A graphical interface for the Kokoro-82M text-to-speech model, providing an easy way to generate high-quality speech with various voice options.
- Multiple voice options (American/British English)
- Real-time audio generation
- Audio playback controls (play/pause/stop)

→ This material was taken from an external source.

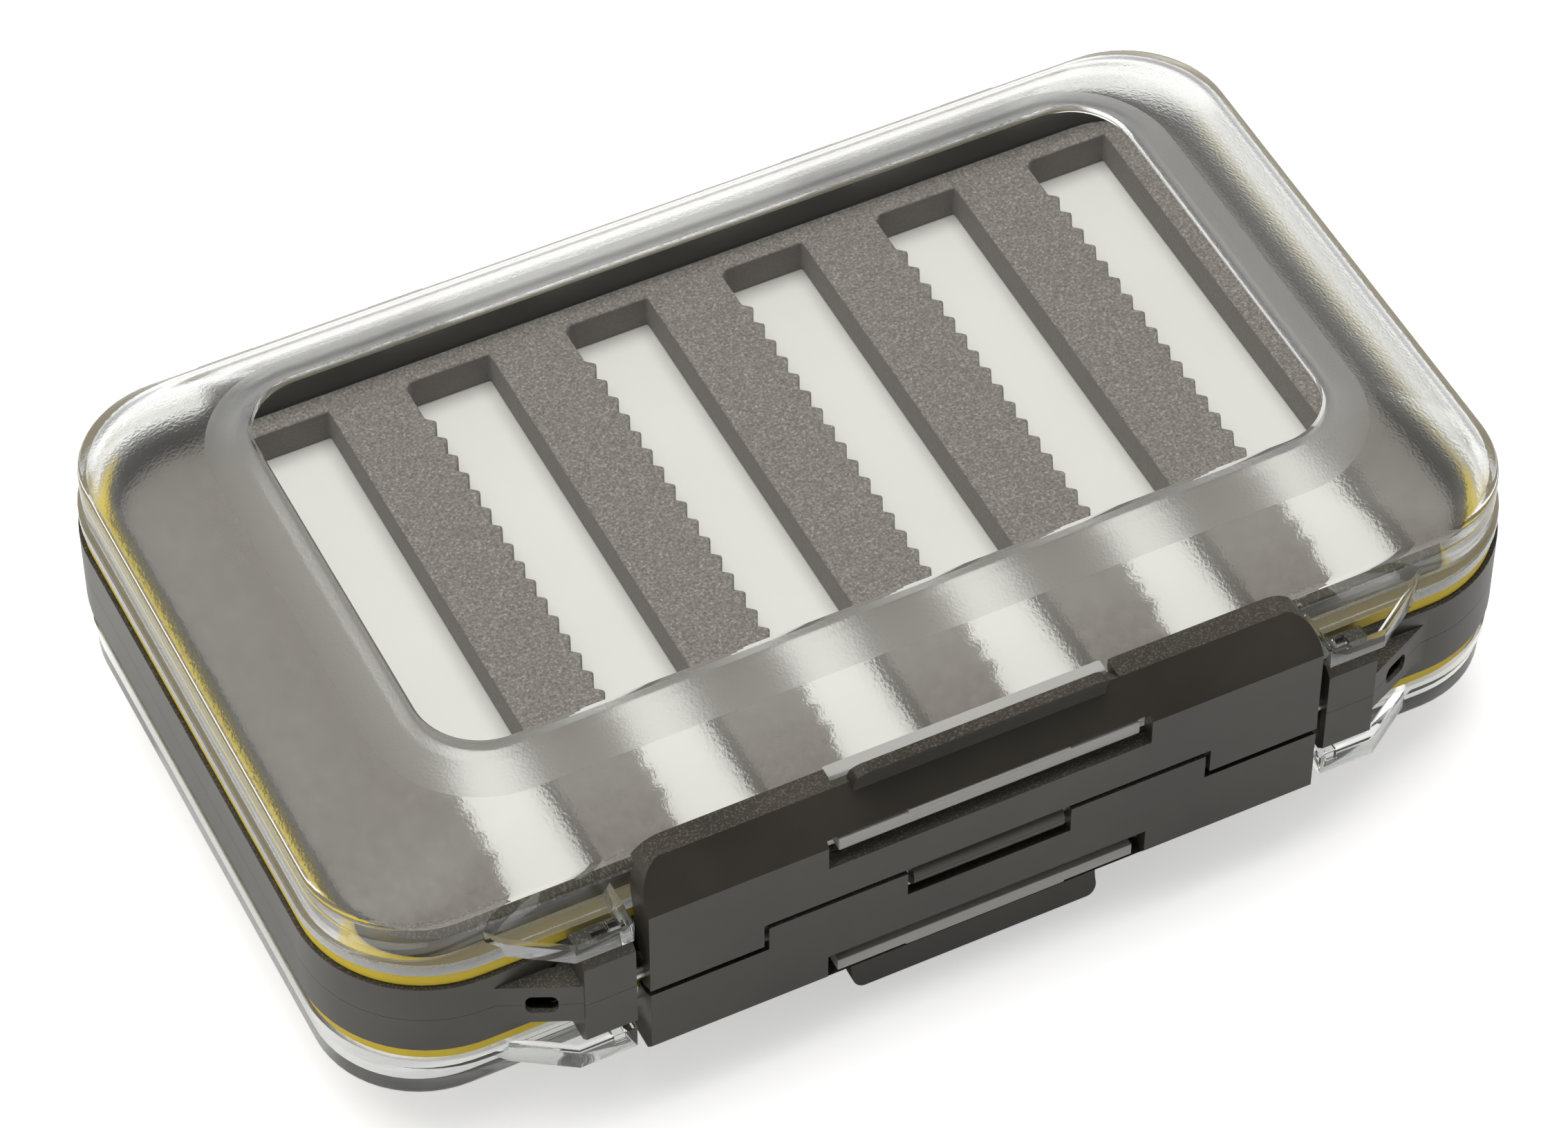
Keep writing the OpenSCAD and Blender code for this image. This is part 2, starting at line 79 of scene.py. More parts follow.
# ---------------------------------------------------------------- white table and studio light
# The box lies on a white laminate table under a large overhead soft box, with a weaker one
# at the left. The room is white on the far side and unlit behind the camera.
WHITE = "#FFFFFF"
TABLE_WHITE = "#F6F5F3"
TABLE_HALF = 1.6            # half the side of the table top, m
TABLE_ROUGH = 0.6
TABLE_GLOW = 0.5            # lifts the table where it is seen, and lights nothing

ROOM_FILL = 0.5             # the room's light on the object
ROOM_FRONT = 0.12           # the unlit side of the room
ROOM_TURN = (-0.75, -0.1)   # Y of the directions between which it goes from unlit to white
WINDOW_MIRROR = (CAMERA_AIM.x, CAMERA_AIM.y, -CAMERA_AIM.z)
FLAG_GREY = 0.15            # a dark flag hangs where the flat window would mirror the room
FLAG_EDGE = (0.5, 0.97)     # cosines from the flag's middle between which its edge fades in
LAMP_AIM = (0, 0, 0.02)     # the middle of the box, m


def linear(hex_colour):
    """An sRGB hex colour as the linear RGBA that shader sockets take."""
    parts = [int(hex_colour[i:i + 2], 16) / 255 for i in (1, 3, 5)]
    return [p / 12.92 if p <= 0.04045 else ((p + 0.055) / 1.055) ** 2.4 for p in parts] + [1.0]


def add(tree, kind, inputs=None, **settings):
    """Adds a node, sets its properties, and feeds its inputs with values or other sockets."""
    node = tree.nodes.new(kind)
    for name, value in settings.items():
        setattr(node, name, value)
    for name, value in (inputs or {}).items():
        if isinstance(value, bpy.types.NodeSocket):
            tree.links.new(value, node.inputs[name])
        else:
            node.inputs[name].default_value = value
    return node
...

- Save generated audio as WAV files
- Progress indicators during generation
- Automatic model download and setup
- Windows 10/11
- Python 3.8+
- eSpeak NG installed at
C:\Program Files\eSpeak NG
- NVIDIA GPU with CUDA support (optional but recommended)
-
Install eSpeak NG:
- Download 1.51 64x.msi version from eSpeak NG releases
- Install to
C:\Program Files\eSpeak NG
-
Install Python dependencies:
pip install torch soundfile pygame phonemizer
-
Clone this repository:
git clone https://github.com/AmitTzah/TTS-kokoro cd tts-gui
-
Run the setup script:
python local-tts-setup.py
-
Launch the GUI:
python tts-gui.pyw
-
Select a voice from the dropdown menu
-
Enter text in the input box
-
Click "Generate Audio" to create speech
-
Use the playback controls to listen to the generated audio
-
Save the audio using the "Save" button
The GUI provides 10 unique voices:
- af (Default - 50/50 mix of Bella & Sarah)
- af_bella
- af_nicole
- af_sarah
- af_sky
- bf_emma
- bf_isabella
- bm_george
- bm_lewis
- Ensure eSpeak NG is installed at
C:\Program Files\eSpeak NG
- Verify the following files exist:
C:\Program Files\eSpeak NG\libespeak-ng.dll
C:\Program Files\eSpeak NG\espeak-ng.exe
If model files fail to download:
- Check your internet connection
- Try running the setup script again:
python local-tts-setup.py
- If you have an NVIDIA GPU, ensure CUDA is properly installed
- The GUI will automatically use CUDA if available
This project is licensed under the Apache 2.0 License - see the LICENSE file for details.
The Kokoro-82M model is licensed under Apache 2.0. eSpeak NG is licensed under GPLv3.